The latest European odds on the presidential campaign paint a gloomier picture than American pollsters, and the bookmakers see the chance of a McCain comeback dropping daily.

The odds changed sharply after Sept. 15, when the U.S. financial crisis hit critical mass. Just before the Wall Street meltdown, Mr. McCain was at almost even money, 11-10 odds; Mr. Obama at 4-6 - favored, although not by much. But two weeks later, the Democrat was at 2-7, then this last week, the odds changed daily - 1-4, then 1-5, 1-6 and 1-7 before jumping to 1-9.

Mr. Robertson said he couldn’t get much action either way: Mr. McCain’s odds were too high to draw savvy bettors, while Mr. Obama’s were so low that it wasn’t worth the effort - wagering $90 would bring in just $10.

“We were hardly taking a bet. McCain was friendless - nobody wanted to back McCain,” Mr. Robertson said.

Back in the states - where gambling on elections is barred, even in Las Vegas - pollsters and election analysts are starting to move Mr. McCain toward long-shot status.

“I don’t see how this one can be turned around, frankly,” said presidential historian Stephen Hess.

The one-time Nixon speechwriter, like several other analysts and pollsters, said the Republican’s reaction to the financial crisis may have sealed his fate.

“I thought he was going to come back and denounce the Bush plan and, at the same time, if he had something to say, to propose something that made a lot more sense than the initial proposal,” Mr. Hess said.

Many U.S. polls are trending toward Mr.

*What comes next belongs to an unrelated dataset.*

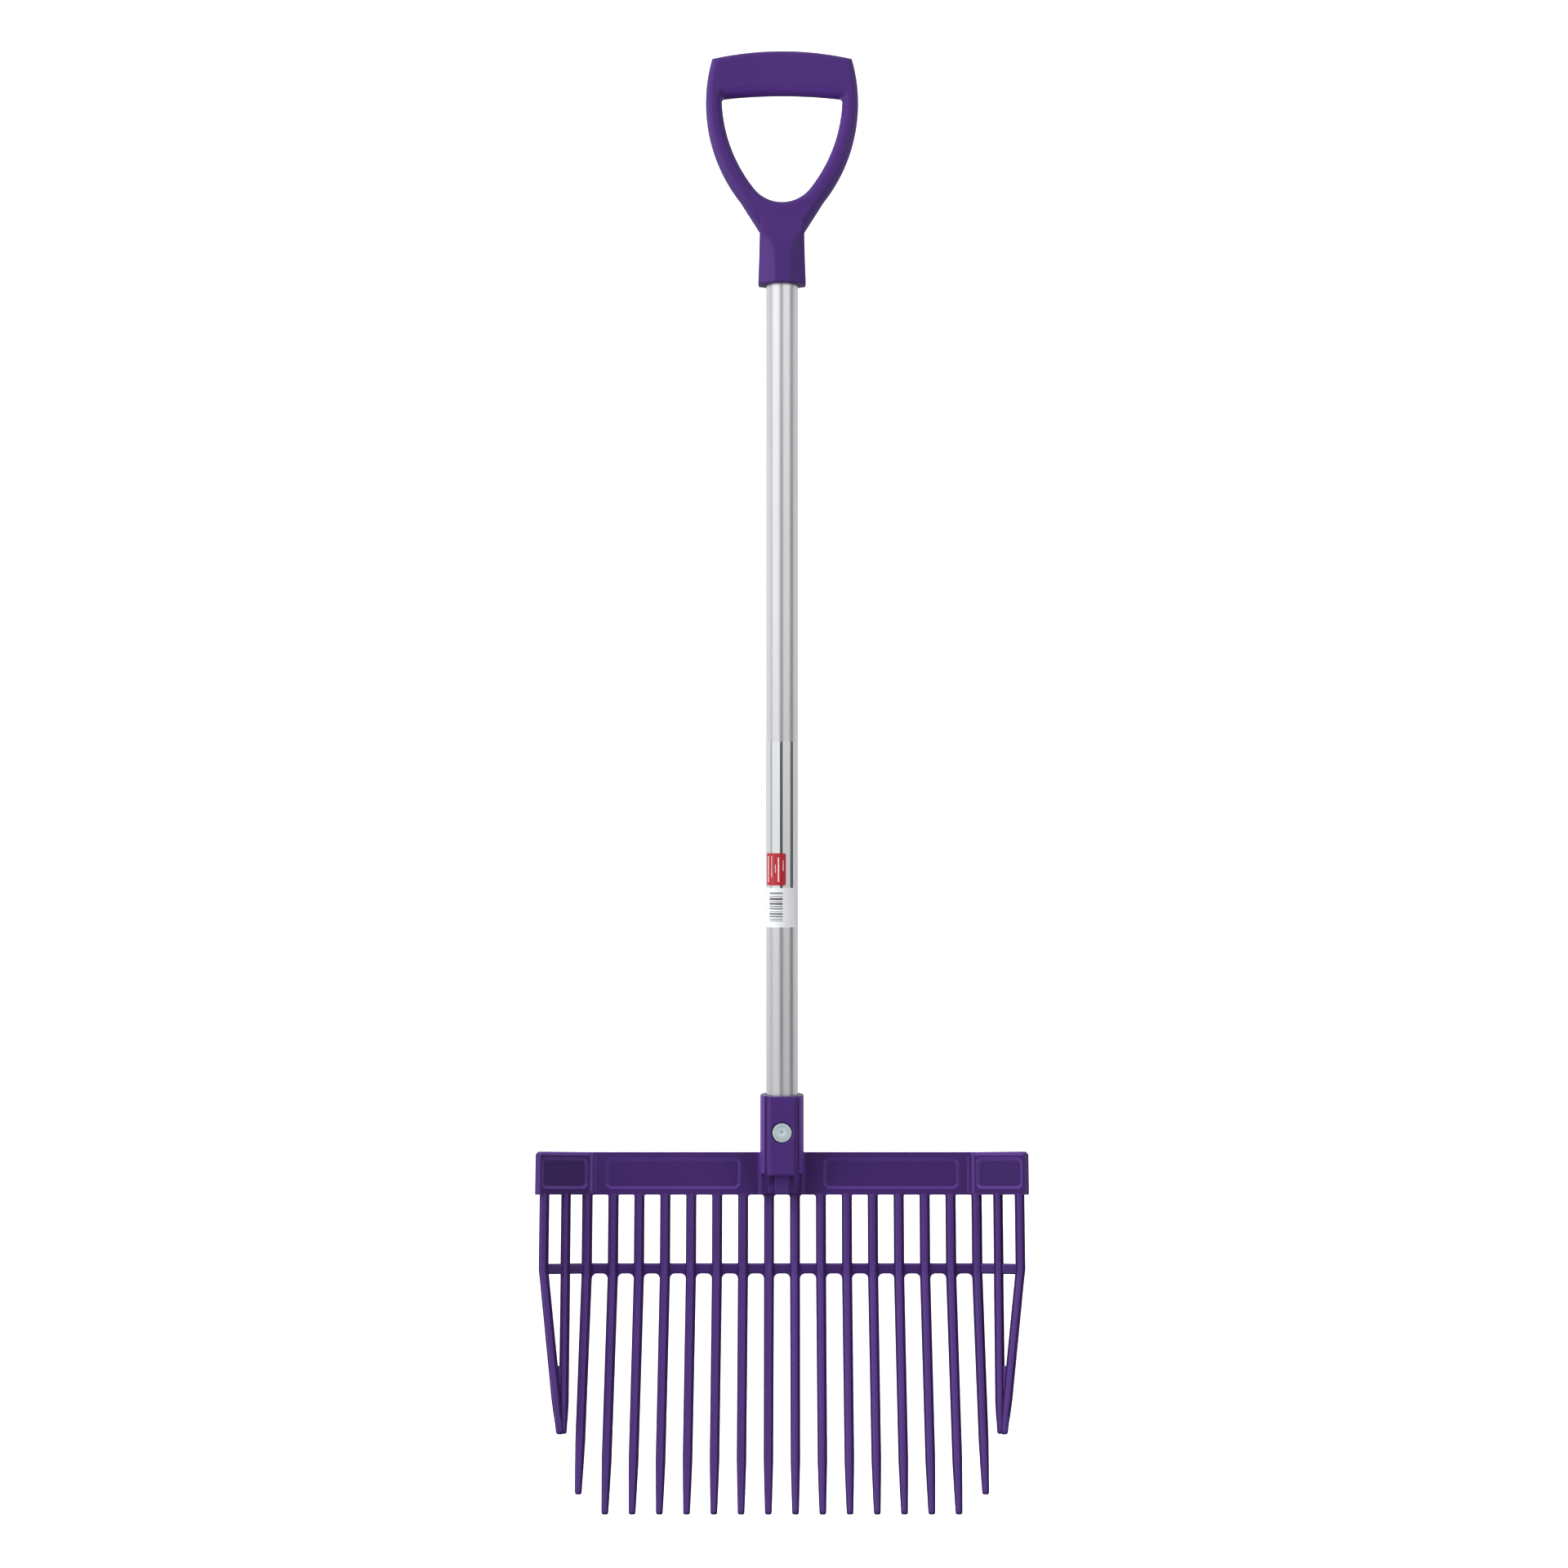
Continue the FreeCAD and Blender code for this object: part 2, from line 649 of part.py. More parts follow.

Obama, who has risen in national and state polls as the economic turmoil has returned the nation’s focus to the policies of the unpopular President Bush.

Mr. McCain has responded this week by calling himself a fighter and separating himself from Mr. Bush.

While a new CBS News/New York Times survey showed a 14-point lead for Mr. Obama, other tracking polls showed the race tightening.

A Zogby daily tracking telephone poll showed a three-day rolling average of 48.2 percent to 44.4 percent - a margin for the Democrat of 3.8 percent, down from 6.2 percentage points a day earlier.

Pollster John Zogby said the race is not over and Mr. McCain can still come back in the final 19 days.

“What he needs to do is drive his numbers up to make this more competitive, and when he drives his numbers up nationally, he goes up in the states, too,” Mr. Zogby said.

The pollster also registered 7.4 percent of voters as “undecided,” and, as in many past elections, they could spell the difference.

“You have enough undecideds here to turn this around and undecideds normally break 2-1, one way or the other,” Mr. Zogby said.

In Ireland, Mr. Robertson said, PaddyPower is now taking bets on “what the winning margin will be for Obama.”